Listen, you've got to quit blaming everybody else for what's wrong in your life or for where you are. You've got to quit looking at your situation and holding people hostage and trust that God has you here for this time for His glory. You'll never be able to live for the glory of God and be of any good to the people around you so long as you're filled with resentment toward those who got you here.

Think of all the time and energy we spend with our resentments. How much money do we spend every year trying to fix the things we resent about our bodies? Now I'm not saying you ought not get your teeth fixed and that sort of thing. I'm talking about something more sinister in our hearts that drives us away from God. God made you that way -- instead of standing in the mirror complaining about it rejoice that He's given you another day to live and breathe and love. Stop wasting so much energy resenting the people around you and instead consider that God has you right where you are for His glory and His purposes.

Now, all of this is good and fine looking forward...in dealing with resentments in general. It's sin, we have to root it out of our lives and we have to see that God is in control, but what about the resentments you have and are holding on to right now? You know that resentment you feel toward your spouse? Toward God? Toward someone else right here in this room? It's the resentment you wrote down...the ones you know are stewing in your heart and mind even now.

That resentment isn't going you any good -- it's not healthy, not productive, it distorts your perspective, you're acting in self-defeating ways, it's offensive toward God, and now for the hard part...you have to forgive.

* Forgive that person

* Forgive them

* Forgive your husband for whatever it is you feel toward him

* Forgive your wife

* You're angry at someone who has left you -- forgive them

* You're angry at someone who has passed on - forgive them

* You resent your boss -- forgive him

* That church member you resent right now -- forgive him or her

* You're angry at God for that thing -- we don't talk about this much, but you need to forgive God. In other words, let it go and quit holding Him hostage.

I believe with every fiber of my being that God is about to ignite something great in our church and in our community and in our families. But there is this sin that stands in our way and we have to deal with it first. It's time to let it go and move on because we've been called to something greater. Listen to how Paul addressed this in Colossians 3,

"Put on then, as God's chosen ones, holy and beloved, compassion, kindness, humility, meekness, and patience, bearing with one another and, if one has a complaint against another, forgiving each other; as the Lord has forgiven you, so you also must forgive.
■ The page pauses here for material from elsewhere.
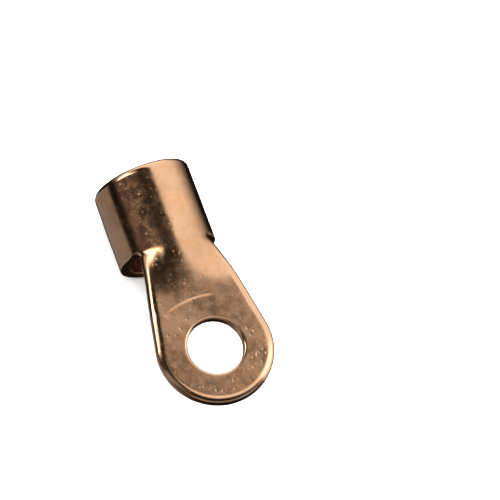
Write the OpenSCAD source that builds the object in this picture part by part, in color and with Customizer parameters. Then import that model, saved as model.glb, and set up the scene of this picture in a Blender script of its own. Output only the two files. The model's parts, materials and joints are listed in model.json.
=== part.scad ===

And above all these put on love, which binds everything together in perfect harmony. And let the peace of Christ rule in your hearts, to which indeed you were called in one body. And be thankful."

I dream of families and a church that looks like that. I dream about what God could do if we let our resentments go and really loved one another and treated one another with grace and compassion and kindness. Of what marriages could be like without resentment. Of how we could work together to accomplish God's purpose for our church if we didn't have resentments toward one another.

But some of you might be thinking to yourselves...I just can't. I can't do it. I can't forgive that person for what they did. They don't feel sorry for it. They need to pay for what they did. They need to apologize or change or let me know I can trust them.

Can I tell you something if that's you today? I am thankful Jesus didn't think of you and me that way. He could have easily resented going to the cross for a people like us who really didn't deserve what He did. We are sorry and pathetic and we wallow in the sins that He died to set us free from. We spit on His grace and we refuse His forgiveness and every day countless people go to Hell because they couldn't accept what Jesus did. He could have resented us for that.

But the Bible says that "God so loved the world." It says that "God extended His love toward us, in that while we were yet sinners, Christ died for us." It says that "for the joy set before Him, He endured the cross, despising the shame, and is seated at the right hand of the throne of God. Consider Him who endured from sinners such hostility against himself..."

How can we who have been given so much harbor so many resentments in our hearts? We have to forgive. We have to let it go. And if you will today, you're going to find freedom. God is going to set you free -- because you see, you're really not holding the other person hostage so much as your resentment holds you hostage.

So here's what I'm going to ask you to do. Let it go. Give your resentment to God. Forgive the one you resent. Forgive God. If you wrote a resentment down earlier I'm going to ask you to bring it to the altar as a symbol of your willingness to leave it with God and let it go. Do it now. Bring it down here and leave it. But don't do it if you're not willing to really leave it with God.

You might even go a step further and get the person you have resentment toward and come together. Forgive them. Ask for their forgiveness, and ask for God's forgiveness.

I told you at the beginning that it's time to stop playing the church game and let's be real before God and one another. I never said this would be pleasant, but it will be healing.